With many of Cal Poly’s students going straight into industry jobs, the partnership with UCSB might persuade more to go to graduate school instead. That’s particluary important because about 90 percent of Cal Poly engineering graduates are U.S. citizens, Noori said, and there’s a surging demand for engineering Ph.D.s with citizenship.
That makes Cal Poly’s stream of undergraduates attractive to UCSB.
“For us, it’s access to their students, but particularly the solidly educated brand of students that Cal Poly produces at the undergraduate level with an emphasis on project-based learning,” UCSB’s Tirrell said.
The new center will also give students a taste of what contemporary engineering like: working together remotely on projects.

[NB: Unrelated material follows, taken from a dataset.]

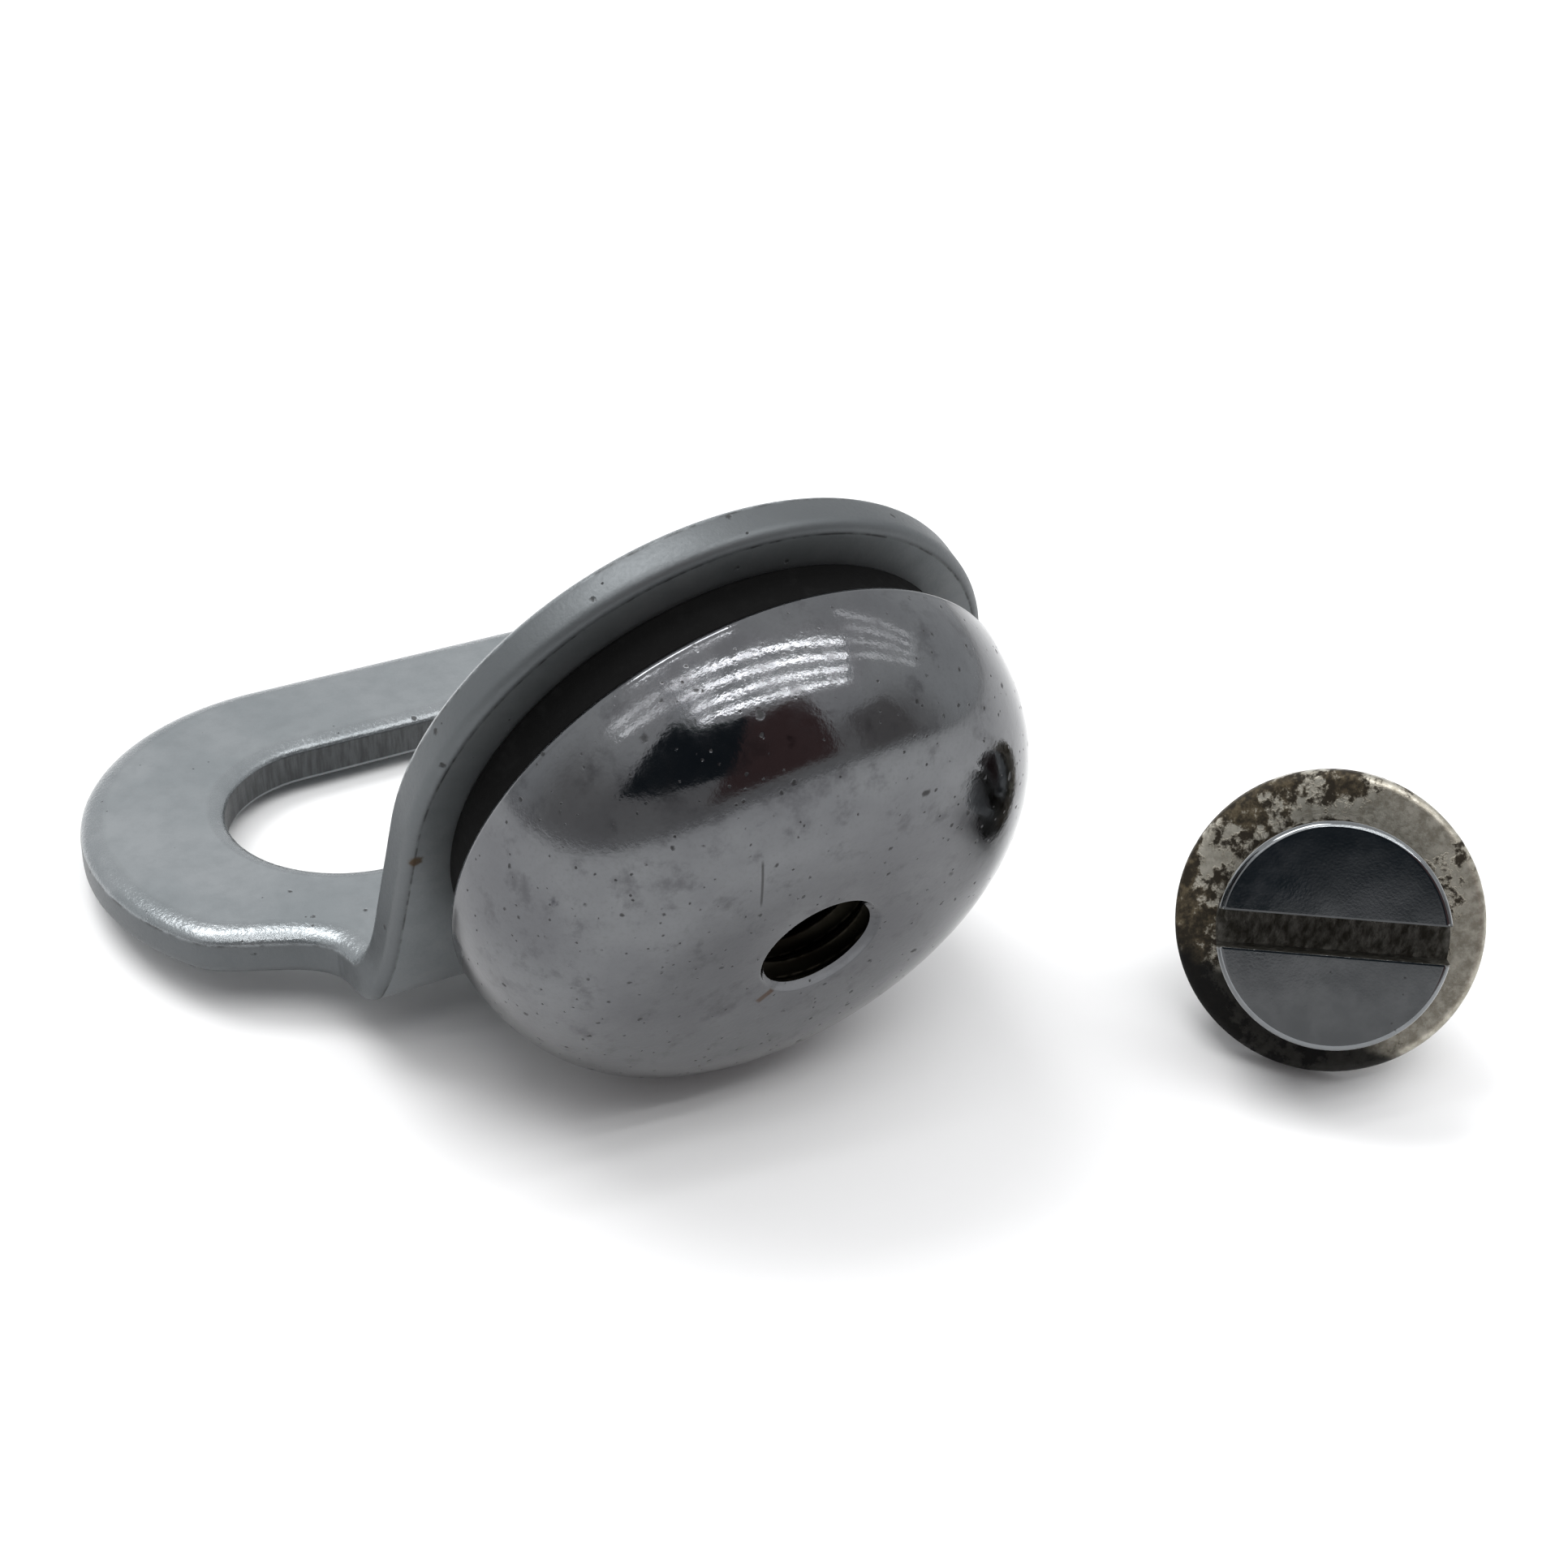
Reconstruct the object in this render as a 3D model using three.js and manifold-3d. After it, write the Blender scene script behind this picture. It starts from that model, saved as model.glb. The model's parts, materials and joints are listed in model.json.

“Engineers of the future are going to have to collaborate, and they’re going to have to collaborate over long distances,” Mackin said. “Their pieces have to fit.”
When the new center takes on a project, one school or the other will take the lead, but both schools will have a co-principal investigator in the research and both schools will contribute faculty co-advisors.
Though the center was just formally announced, Mackin and Evans – who met at UCSB in the 1980s – are already shuttling students back and forth between the two schools.
“The center dots some I’s and crosses some T’s to put things formally in place, but we didn’t need to wait for it to start the process,” UCSB’s Evans said. “It’s looking to be effective, and we’re hoping for great things.”